Your example of a chain is flawed and doesn't match what you suggested for the rope - A chains strength doesn't weaken for each extra link because of "small flaws", it stays the strength of the weakest link regardless of number of links.
But the moment you start hanging it down you need to take into account the weight of the chain itself, and the chain, just as a rope, will be able to lift less additional weight the longer it is because the strain on any point of the chain/rope is equal to the weight attached PLUS the weight of all of the chain/rope below it.
The text of Tank Farm Dynamo is online.
I wouldn't worry about being killed by a carbon fiber making meteoric reentry. It wouldn't be like the disaster in the Mars trilogy, or even like shadow square wire... by the time it hits it'll be more like laser toner, the stuff is strong in tension but it burns quite nicely: Nanotube Explosions
While Arthur C. Clarke certainly popularized the idea of a space elevator in his science fiction novel "The Fountains of Paradise", the original concept is credited to the Russian engineer Yuri Artsutanov, who published it in 1960. See, for example, here
Ubi dubium ibi libertas: Where there is doubt, there is freedom.
It's easier than most people think, you don't need to capture an asteroid. You send up a small counterweight along with the initial spool of cable, and as the first cable unspools downward from geosync, the counterweight moves up.

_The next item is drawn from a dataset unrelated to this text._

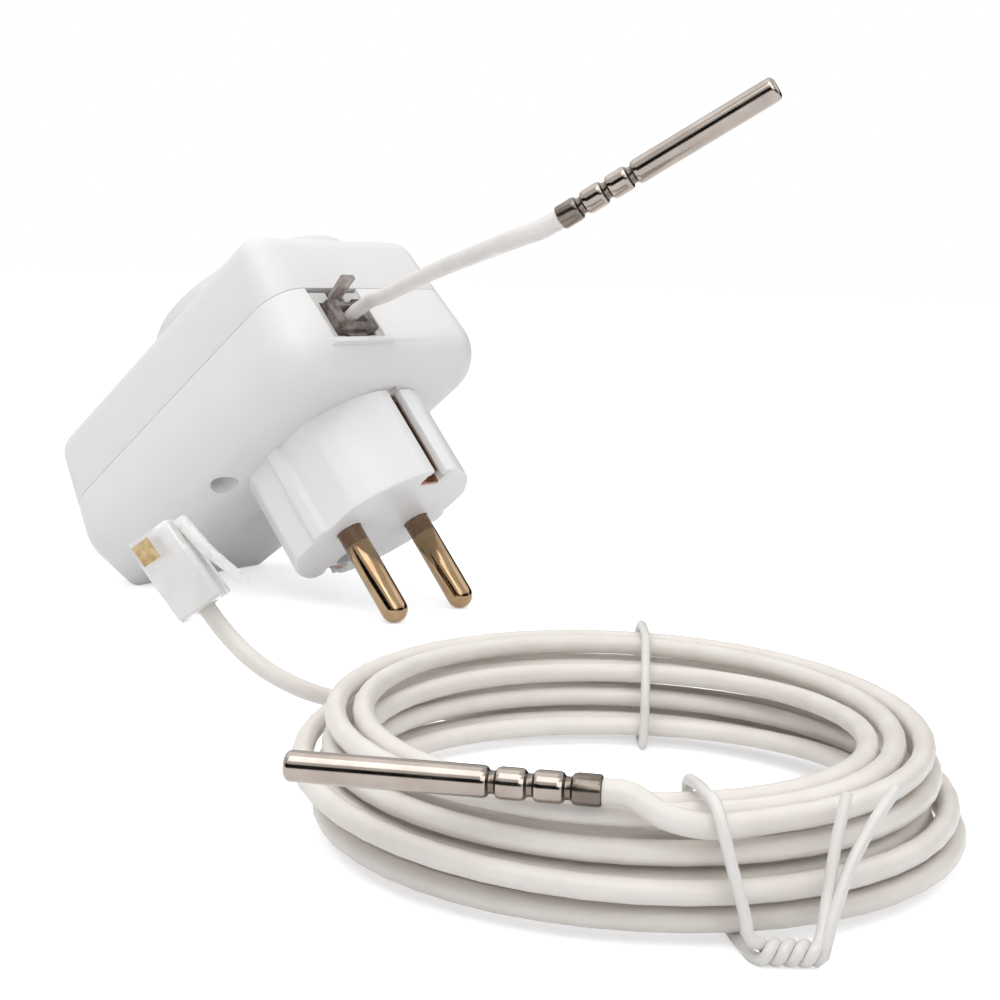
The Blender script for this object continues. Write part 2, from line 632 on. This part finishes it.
gap = panel["windowGap"]
cut(frontShell, boxMesh((windowLow.x - gap, windowLow.y - gap, front - past),
                        (windowHigh.x + gap, windowHigh.y + gap, front + 3 * past)))
buttonPlaces = [(panel["buttonX"] + i * panel["buttonStep"], panel["buttonY"]) for i in range(3)]
for at in buttonPlaces:
    cut(frontShell, rodMesh(at, panel["buttonHole"], front - past, front + 3 * past,
                            panel["segments"]))
softenEdges(frontShell, housing["soften"])
fixed(frontShell, "front_shell", "housing_front")
print("front shell made")

# pins: turned profile with a dull band at the root
pin = {"x": 9.5, "radius": 2.4, "length": 19.0, "band": 3.2, "bandStep": 0.12, "bandIn": 0.05,
       "neckIn": 0.1, "neckFrom": -3.0, "flangeRadius": 3.1, "flange": (-3.9, -3.1),
       "domeSteps": 10, "steps": 64}
# plug block: the outline's corners rounded one by one, drawn out and edged
block = {
    "radius": 17.8, "endFlat": 17.2, "sideFlat": 16.2, "toothFlat": 17.4, "recessHalf": 2.65,
    "recessFloor": 13.9, "height": 18.0, "edge": 0.7, "arcSteps": 7, "upperArc": 9.6,
    "lowerArc": 10.0, "sideMarks": (8.0, 1.2, 0.9, -1.8, -2.1, -8.4), "gripIn": 1.6,
    "gripSpan": (7.5, 11.0), "toothSpan": 2.5, "near": 0.01,
    "recessRound": (1.1, 5), "gripRound": (0.8, 4), "toothRound": (0.3, 3), "edgeSteps": 4,
    "holeRadius": 2.45, "pinHoleDeep": 4.0, "earthY": -10.6, "earthDeep": 14.0,
    "slotHalf": 2.4, "slotSpan": (13.2, 15.0), "slotDeep": 3.0,
}


def blockOutline(s):
    # right half of the outline, from the upper earth recess down to the lower one, and mirrored
    def arc(y0, y1):
        r, steps = s["radius"], s["arcSteps"]
        a0, a1 = math.asin(y0 / r), math.asin(y1 / r)
        angles = [a0 + (a1 - a0) * k / steps for k in range(steps + 1)]
        return [(r * math.cos(a), r * math.sin(a)) for a in angles]

    flat, tooth = s["sideFlat"], s["toothFlat"]
    right = ([(s["recessHalf"], s["recessFloor"]), (s["recessHalf"], s["endFlat"])]
             + arc(s["upperArc"], s["endFlat"])[::-1]
             + list(zip((flat, flat, tooth, tooth, flat, flat), s["sideMarks"]))
             + [(x, -y) for x, y in arc(s["lowerArc"], s["endFlat"])]
             + [(s["recessHalf"], -s["endFlat"]), (s["recessHalf"], -s["recessFloor"])])
    return right + [(-x, y) for x, y in reversed(right)]


def plugBlockMesh(s):
    bm = bmesh.new()
    verts = [bm.verts.new((x, y, 0)) for x, y in blockOutline(s)]
    bm.faces.new(verts)
    at = [(v, abs(v.co.x), abs(v.co.y)) for v in verts]
    recess = [v for v, x, y in at if abs(y - s["endFlat"]) < s["near"]
              and abs(x - s["recessHalf"]) < s["near"]]
    grip = [v for v, x, y in at if x > s["sideFlat"] - s["gripIn"]
            and s["gripSpan"][0] < y < s["gripSpan"][1]]
    tooth = [v for v, x, y in at if x >= s["sideFlat"] - s["near"] and y < s["toothSpan"]]
    for corners, (offset, steps) in ((recess, s["recessRound"]), (grip, s["gripRound"]),
                                     (tooth, s["toothRound"])):
        bmesh.ops.bevel(bm, geom=[v for v in corners if v.is_valid], offset=offset,
                        segments=steps, profile=0.5, affect="VERTICES", material=-1)
    base = bm.faces[:][0]
    if base.normal.z < 0:
        base.normal_flip()
    drawOut(bm, base, (0, 0, -s["height"]))
    rim = [e for e in bm.edges if all(abs(v.co.z) < s["near"] for v in e.verts)]
    bmesh.ops.bevel(bm, geom=rim, offset=s["edge"], segments=s["edgeSteps"], profile=0.5,
                    affect="EDGES", material=-1, clamp_overlap=True)
    return bm


plugBlock = newPiece("plugBlock", plugBlockMesh(block))
for side in (-1, 1):
    cut(plugBlock, rodMesh((side * pin["x"], 0), block["holeRadius"], -block["pinHoleDeep"],
                           past))
cut(plugBlock, rodMesh((0, block["earthY"]), block["holeRadius"], -block["earthDeep"], past))
for side in (-1, 1):
    low, high = sorted(side * y for y in block["slotSpan"])
    cut(plugBlock, boxMesh((-block["slotHalf"], low, -block["slotDeep"]),
                           (block["slotHalf"], high, past)))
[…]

You end up with the first strand of cable fully extended with a small counterweight, just enough to hold itself and a small payload. From there it's trivial, to add more cable you carry it up the initial cable, and to add more counterweight you have the cable-laying climbers go all the way to the end and become part of the counterweight, and/or send separate climbers to carry up the counterweight.
Nothing.
It's a ribbon. It's literally nearly equal to the weight of an equal width of Saran Wrap.
How much unrolled saran wrap do you have to drop on someone before it hurts them?
How many buildings will be devastated by having something that flimsy dropped on them?
The devastating space elevator fall is bad science fiction. If it breaks, stuff above will stay in orbit, and stuff below the break will fall harmlessly.